Perceiver IO masked language model (IMDb)
This model is a Perceiver IO masked language model fine-tuned with masked language modeling on the IMDb dataset. It is a training example of the perceiver-io library.
Model description
The pretrained model is specified in Section 4 (Table 1) and Appendix F (Table 11) of the Perceiver IO paper (UTF-8 bytes tokenization, vocabulary size of 262, 201M parameters). The fine-tuned model has the same architecture as the pretrained model. It cross-attends to the raw UTF-8 bytes of the input.
Model training
The model was trained with masked language modeling and whole word masking on the unsupervised split of the IMDb dataset. Input data are tokenized with a UTF-8 bytes tokenizer (vocabulary size = 262). Word masking is done dynamically at data loading time i.e. each epoch has a different set of words masked. Training was done with PyTorch Lightning and the resulting checkpoint was converted to this 🤗 model with a library-specific conversion utility.

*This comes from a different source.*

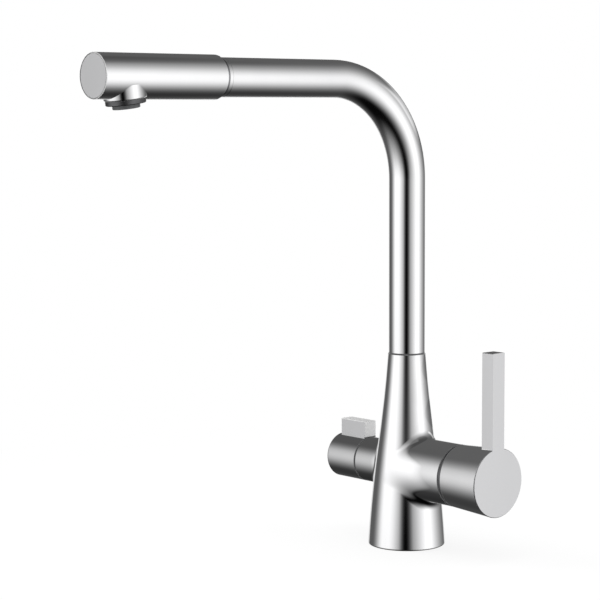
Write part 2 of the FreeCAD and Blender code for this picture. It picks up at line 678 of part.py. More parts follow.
# Collar, aerator ring, insert and seal on the leaning nozzle axis.
def make_nozzle():
    thread_r = aerator_d / 2 - 1.8
    insert_r = insert_d / 2
    seal_z = nozzle_seat + 1.3
    flange_z = seal_z + 1.5
    low = nozzle_drop + aerator_l
    lip = low + insert_drop
    collar_r = nozzle_d / 2
    turned_part("nozzle_collar", [
        (thread_r + seat, -nozzle_drop), (collar_r - 0.8, -nozzle_drop, 0.8),
        (collar_r, -nozzle_drop + 0.8), (collar_r, -(nozzle_seat + seat)),
        (thread_r + seat, -(nozzle_seat + seat))], "nozzle")
    ring_r = aerator_d / 2
    turned_part("aerator_ring", [
        (insert_r + seat, -low), (ring_r - edge_break, -low), (ring_r, -low + edge_break),
        (ring_r, -(nozzle_drop + seat)), (thread_r, -(nozzle_drop + seat)),
        (thread_r, -(flange_z + 1)), (insert_r + seat, -(flange_z + 1))], "nozzle")
    insert = turned_part("aerator_insert", [
        (0, -lip), (insert_r - 0.5, -lip, 0.5), (insert_r, -lip + 0.5), (insert_r, -(flange_z + 1)),
        (thread_r - 0.3, -(flange_z + 1)), (thread_r - 0.3, -flange_z),
        (insert_r - 1.2, -flange_z), (insert_r - 1.2, -lip + 2.6), (0, -lip + 2.6)], "nozzle")
    for count, radius in ((14, insert_r * 0.7), (7, insert_r * 0.36)):
        jet = drill(insert, "top", [(radius, 0)], jet_d / 2, 4, -lip + 3, name="jet")
        pattern(insert, jet, "Z", count)
    ring("aerator_seal", -flange_z, -seal_z, thread_r - 0.2, insert_r - 0.5, "nozzle")


# Places of the three water ports on the cartridge's faces.
def port_spots():
    return [(port_across, port_up), (-port_across, port_up), (0, -port_pcd / 2)]


def make_cartridge():
    cart_r = cart_d / 2
    port_r = port_d / 2
    base = ring("cartridge_base", cart_x, fixed_x, cart_r)
    drill(base, "side", port_spots(), port_r, cart_base_t + 2, fixed_x + 1, name="ports")
    drill(base, "side", port_spots(), port_r + 1.7, 0.7, cart_x, back=True, name="seal_seats")
    seals = new_body("cartridge_seals", "lever")
    sketch = new_sketch(seals, "side", out=floor_x)
    for spot in port_spots():
        circle(sketch, spot[0], spot[1], port_r + 1.6)
        circle(sketch, spot[0], spot[1], port_r + 0.3)
    pad(seals, sketch, free + 0.7)
    fixed = ring("fixed_disc", fixed_x, fixed_x + disc_t, disc_d / 2)
    drill(fixed, "side", port_spots(), port_r, disc_t + 2, fixed_x + disc_t + 1, name="ports")
    # Moving disc with the chamber that joins the ports, and the plate the stem's ball drives
    moving = ring("moving_disc", moving_x, plate_x, moving_d / 2)
    drill(moving, "side", [(0, -port_pcd * 0.24)], port_pcd * 0.4, disc_t / 2, moving_x,
          back=True, name="chamber")
    plate_end = plate_x + plate_t
    ring("drive_plate", plate_x, plate_end, moving_d / 2 - 0.4, ball_d / 2 + 0.15)
    # Housing over the discs, the nut that holds it and the dome that covers both
    neck = carrier_d / 2 + slip
    wide = disc_d / 2 + 0.5
    nut_x = nut_seat()
    step_x = nut_x - 2.5
    top_x = nut_x + nut_l - 0.5
    ledge = neck + 1.5
    turned_part("cartridge_housing", [
        (fixed_x, wide), (step_x, wide), (step_x, neck), (top_x, neck), (top_x, ledge),
        (nut_x, ledge), (nut_x, cart_r), (fixed_x, cart_r)], "lever")
    nut_r = nut_d / 2
    nut_end = nut_x + nut_l
    nut = turned_part("cartridge_nut", [
        (nut_x, ledge + seat), (nut_end, ledge + seat), (nut_end, nut_r - edge_break),
        (nut_end - edge_break, nut_r), (nut_x, nut_r)], "lever")
    sketch = new_sketch(nut, "side", out=nut_end)
    outline(sketch, box_corners(ledge - 1, ledge + 3, -2, 2))
    pattern(nut, cut(nut, sketch, 3.5, "slot"), "X", 6)
    skirt_x = nut_end + 1
    skirt_in = nut_r - 1.5
    edge_r = boss_d / 2 - dome_step
    inner_r = dome_r - dome_t
    hole = dome_hole / 2
    turned_part("lever_dome", [
        (skirt_x, skirt_in), (pivot_x + leg(inner_r, skirt_in), skirt_in, -inner_r),
        (pivot_x + leg(inner_r, hole), hole), (pivot_x + leg(dome_r, hole), hole, dome_r),
        (pivot_x + leg(dome_r, edge_r), edge_r), (boss_x, edge_r), (boss_x, nut_r),
        (skirt_x, nut_r)], "lever")
    # Carrier that turns in the housing and holds the stem on its pin
    carrier_r = carrier_d / 2
    near = nut_x - flange_t
    carrier = turned_part("stem_carrier", [
        (near, 0), (pivot_x + block_l, 0), (pivot_x + block_l, carrier_r), (step_x - seat, carrier_r),
        (step_x - seat, wide - 0.4), (near, wide - 0.4)], "lever")
    slot = stem_w / 2 + seat
    sketch = new_sketch(carrier, "side", out=pivot_x)
    outline(sketch, box_corners(-slot, slot, -6.8, 6.8))
    cut(carrier, sketch, carrier_d * 1.5, "slot", both=True)
    drill(carrier, "front", [(pivot_x, 0)], pin_d / 2 + slip / 2, carrier_d * 1.5,
          both=True, name="pin_hole")
    pin = new_body("pivot_pin", "lever")
    sketch = new_sketch(pin, "front")
    circle(sketch, pivot_x, 0, pin_d / 2)
    pad(pin, sketch, carrier_d - 1.2, both=True)


def make_lever():
    # Stem: a ball that drives the discs, the pinned block and the square the lever sits on
    ball = ball_d / 2
    neck = ball * 0.66
    stem = turned_part("lever_stem", [
        (ball_x - ball, 0), (block_x + 1, 0), (block_x + 1, neck),
        (ball_x + leg(ball, neck), neck, ball)], "lever")
    half = stem_w / 2
    stem_end = lever_screw_x + 7
    sketch = new_sketch(stem, "side", out=block_x)
    outline(sketch, box_corners(-half, half, -half, half))
    pad(stem, sketch, stem_end - block_x, "square")
    drill(stem, "front", [(pivot_x, 0)], pin_d / 2 + slip, carrier_d, both=True, name="pin_hole")
    # Lever: a flared hub hollowed to a ball over the dome, and a flat bar flush with its face
    cavity = dome_r + free
    rim_r = rim_d / 2
    rim_in = rim_r - rim_land
    rim_x = pivot_x + leg(cavity, rim_in)
    lever_r = lever_d / 2
    lever = turned_part("mixing_lever", [
        (pivot_x + cavity, 0), (disc_x, 0), (disc_x, lever_r - edge_break),
        (disc_x - edge_break, lever_r), (rim_x, rim_r), (rim_x, rim_in, -cavity)], "lever")
    sketch = new_sketch(lever, "side", out=disc_x - bar_t)
    outline(sketch, bar_outline(bar_w / 2, 0, bar_z, bar_edge))
    pad(lever, sketch, bar_t, "bar")
    socket = half + slip
    sketch = new_sketch(lever, "side", out=pivot_x + cavity - 5)
    outline(sketch, box_corners(-socket, socket, -socket, socket))
    cut(lever, sketch, stem_end + 0.2 - (pivot_x + cavity - 5), "stem_socket", back=True)
    plug_floor = lever_r - 3.4
    drill(lever, "top", [(lever_screw_x, 0)], lever_screw_d / 2, lever_d, name="screw_hole")
    drill(lever, "top", [(lever_screw_x, 0)], plug_d / 2, 10, -plug_floor, name="plug_seat")
    set_screw("lever_grub_screw", "lever", "top", lever_screw_x, 0, half, half + 8,
              lever_screw_d)
    plug = new_body("lever_plug", "lever")
    sketch = new_sketch(plug, "top", out=-plug_floor)
    circle(sketch, lever_screw_x, 0, plug_d / 2 - slip)
    pad(plug, sketch, 2.3).Reversed = True


def make_filter_side():
    seat_x = hex_seat()
    valve_r = valve_d / 2 - seat
    chamber = small_disc_d / 2 + 0.2
    spindle_r = spindle_d / 2
    bore = spindle_r + slip
    neck_x = knob_boss_x + 4.7
    near = valve_x + free
    chamber_x = valve_x + 8
    headwork = turned_part("filter_headwork", [
        (near, chamber), (chamber_x, chamber), (chamber_x, bore), (neck_x, bore), (neck_x, 7.4),
        (seat_x, 7.4), (seat_x, valve_r), (near, valve_r)], "knob")
    sketch = new_sketch(headwork, "side", out=seat_x)
    hexagon(sketch, hex_d * 0.57735)
    circle(sketch, 0, 0, spindle_r + 2)
    pad(headwork, sketch, 5, "hexagon")
    # Seal, the two discs and the spindle behind them
    fixed = valve_x + 1.4
    moving = fixed + small_disc_t + slip
    flange = moving + small_disc_t
    disc_r = small_disc_d / 2
    ring("filter_seal", valve_x, fixed, disc_r - 0.1, disc_r - 2, "knob")
    for name, station in (("filter_fixed_disc", fixed), ("filter_moving_disc", moving)):
        disc = ring(name, station, station + small_disc_t, disc_r, 0, "knob")
        drill(disc, "side", [(0, disc_r / 2), (0, -disc_r / 2)], disc_r * 0.3, small_disc_t * 3,
              station + small_disc_t * 2, name="ports")
    square_x = neck_x + 0.5
    spindle_end = square_x + 10.5
    spindle = turned_part("filter_spindle", [
        (flange, 0), (square_x, 0), (square_x, spindle_r), (chamber_x - seat, spindle_r),
        (chamber_x - seat, disc_r - 0.2), (flange, disc_r - 0.2)], "knob")
    half = spindle_d * 0.35
    sketch = new_sketch(spindle, "side", out=square_x)
    outline(sketch, box_corners(-half, half, -half, half))
    pad(spindle, sketch, spindle_end - square_x, "square")
    seal_x = chamber_x + 8
    wire = 0.5
    groove_into(spindle, "front", "along", box_corners(
        seal_x - wire - slip, seal_x + wire + slip, spindle_r - wire * 2, spindle_r + 1),
        name="groove")
    seal_ring("spindle_seal", spindle_r - wire, seal_x, wire, "knob")
    # Knob with its tab, and the set screw that holds it
    knob_r = knob_boss_d / 2
    hollow = hex_d * 0.57735 + 1
    hollow_x = neck_x + 3
    knob = turned_part("filter_knob", [
        (hollow_x, 0), (knob_end, 0), (knob_end, knob_r - knob_edge, knob_edge),
        (knob_end - knob_edge, knob_r), (knob_start + edge_break, knob_r),
        (knob_start, knob_r - edge_break), (knob_start, hollow), (hollow_x, hollow)], "knob")
    sketch = new_sketch(knob, "side", out=knob_start)
    outline(sketch, bar_outline(tab_w / 2, knob_r - 2.2, tab_z, bar_edge))
    pad(knob, sketch, tab_l, "tab")
    socket = half + slip
    sketch = new_sketch(knob, "side", out=hollow_x - 1)
    outline(sketch, box_corners(-socket, socket, -socket, socket))
    cut(knob, sketch, spindle_end + 0.2 - (hollow_x - 1), "spindle_socket", back=True)
    screw_x = hollow_x + 4
    drill(knob, "top", [(screw_x, 0)], screw_d / 2, knob_boss_d, name="screw_hole")
    set_screw("knob_grub_screw", "knob", "top", screw_x, 0, half, half + 10, screw_d)


make_body()
make_foot_and_swivel()
make_spout()
make_head()
make_nozzle()
make_cartridge()
make_lever()
make_filter_side()
doc.recompute()

failed = [obj.Name for obj in doc.Objects if "Invalid" in obj.State or "Error" in obj.State]
for name, body in parts.items():
    shape = body.Shape
    if shape.isNull() or not shape.isValid() or not shape.Solids:
        failed.append(name)
if failed:
    raise SystemExit(f"not built: {failed}")
os.makedirs("parts", exist_ok=True)
for name, body in parts.items():
    body.Shape.exportStep(f"parts/{name}.step")
    print(name, len(body.Shape.Solids), round(body.Shape.Volume, 1))
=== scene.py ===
from math import cos, pi, radians, sin

import bpy
from mathutils import Matrix, Vector


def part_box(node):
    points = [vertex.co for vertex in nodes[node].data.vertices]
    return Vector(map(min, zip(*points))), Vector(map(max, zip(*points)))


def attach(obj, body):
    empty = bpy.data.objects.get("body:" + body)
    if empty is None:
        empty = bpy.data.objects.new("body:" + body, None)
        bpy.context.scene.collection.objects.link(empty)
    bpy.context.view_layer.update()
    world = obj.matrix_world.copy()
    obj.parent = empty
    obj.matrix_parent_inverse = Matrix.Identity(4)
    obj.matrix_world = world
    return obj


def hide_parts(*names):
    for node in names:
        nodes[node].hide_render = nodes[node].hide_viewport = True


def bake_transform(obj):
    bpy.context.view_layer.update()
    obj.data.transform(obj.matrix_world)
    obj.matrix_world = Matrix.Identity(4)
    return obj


# Kitchen mixer tap with a pull-out head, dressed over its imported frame

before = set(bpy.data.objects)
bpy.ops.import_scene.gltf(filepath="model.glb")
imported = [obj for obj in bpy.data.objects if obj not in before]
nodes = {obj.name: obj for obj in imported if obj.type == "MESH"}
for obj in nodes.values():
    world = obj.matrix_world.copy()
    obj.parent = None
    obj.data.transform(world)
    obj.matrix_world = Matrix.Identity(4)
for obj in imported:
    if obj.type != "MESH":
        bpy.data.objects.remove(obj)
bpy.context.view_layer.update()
print("frame loaded:", len(nodes), "nodes")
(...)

Intended use and limitations
The fine-tuned model can be used for downstream tasks related to movie reviews such as movie review sentiment analysis (example). Direct usage of the model is shown below.
Usage examples
To use this model you first need to install
the perceiver-io
library with extension text
.
pip install perceiver-io[text]
Then the model can be used with PyTorch. Either use the model and tokenizer directly
import torch
from transformers import AutoModelForMaskedLM, AutoTokenizer
from perceiver.model.text import mlm # auto-class registration
repo_id = "krasserm/perceiver-io-mlm-imdb"
model = AutoModelForMaskedLM.from_pretrained(repo_id)
tokenizer = AutoTokenizer.from_pretrained(repo_id)
masked_text = "I watched this[MASK][MASK][MASK][MASK][MASK] and it was awesome."
encoding = tokenizer(masked_text, return_tensors="pt")
# get index of first and last mask token
_, mask_indices = torch.where(encoding.input_ids == tokenizer.mask_token_id)
mask_beg = mask_indices[0]
mask_end = mask_indices[-1]
outputs = model(**encoding)
# get predictions for 9 [MASK] tokens (exclude [SEP] token at the end)
masked_token_predictions = outputs.logits[0, mask_beg : mask_end + 1].argmax(dim=-1)
print(tokenizer.decode(masked_token_predictions))
film
or use a fill-mask
pipeline:
from transformers import pipeline
from perceiver.model.text import mlm # auto-class registration
repo_id = "krasserm/perceiver-io-mlm-imdb"
masked_text = "I watched this[MASK][MASK][MASK][MASK][MASK] and it was awesome."
filler_pipeline = pipeline("fill-mask", model=repo_id)
masked_token_predictions = filler_pipeline(masked_text)
print("".join([pred[0]["token_str"] for pred in masked_token_predictions]))
film
Checkpoint conversion
The krasserm/perceiver-io-mlm-imdb
model has been created from a training checkpoint with:
from perceiver.model.text.mlm import convert_checkpoint
convert_checkpoint(
save_dir="krasserm/perceiver-io-mlm-imdb",
ckpt_url="https://martin-krasser.com/perceiver/logs-0.8.0/mlm/version_0/checkpoints/epoch=012-val_loss=1.165.ckpt",
tokenizer_name="krasserm/perceiver-io-mlm",
push_to_hub=True,
)